Can’t Say It There: ‘Down with Fidel!’
The Revolution Will Be Illuminated! Reviewing Edel Rodriguez’s Stunning Graphic Memoir, ‘Worm’
“Down with the revolution!“ said Cesareo “Tato” Rodriguez after fleeing Cuba and reaching U.S. shores in the Mariel boatlift of 1980. “Down with Fidel!” Tato said it here because—as his son, the illustrator Edel Rodriguez, details in his graphic memoir, Worm: A Cuban American Odyssey—he couldn’t say it there.
Edel Rodriguez was born in 1971, a dozen years after Fidel Castro rolled into Havana with his army and changed the trajectory of the nation, a decade after Castro told the world Cuba no longer needed elections and six years after political parties were banned—all but one, that is: the Communist Party.
Repressive Regime
The revolution promised positive change for Cuba’s people, but that promise went scandalously unfulfilled. Economic hardship followed and, as Rodríguez tells it, everything from food to Christmas gifts were rationed by the government. If Islanders wanted or needed anything beyond the pittance granted by officials, they were forced to procure it through the black market or theft.

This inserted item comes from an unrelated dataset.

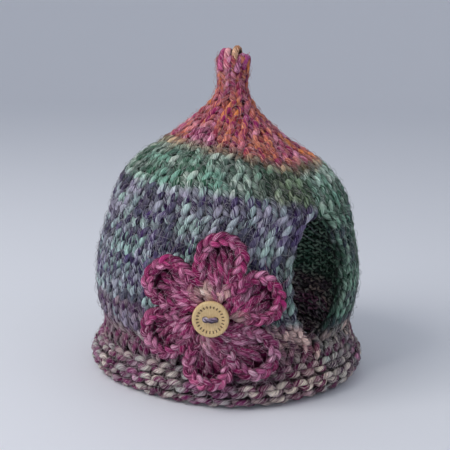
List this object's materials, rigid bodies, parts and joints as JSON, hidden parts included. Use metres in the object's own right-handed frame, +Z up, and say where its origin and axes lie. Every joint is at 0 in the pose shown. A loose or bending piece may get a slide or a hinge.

But worse than the economic restrictions? The social repression.
Authorities insisted neighbors snitch on each other. Castro established local Committees for the Defense of the Revolution (CDRs) designed to serve as the eyes, ears, and mouth of the state for every neighborhood. Anyone overheard criticizing the government, skirting its rules, or deviating from the party would be reported. Edel’s grandmother would never utter Fidel’s name aloud for fear of informants; instead, she silently rubbed her cheek—code for El Comandante’s beard. As a baby, Edel was baptized in secret because the government frowned on Catholicism.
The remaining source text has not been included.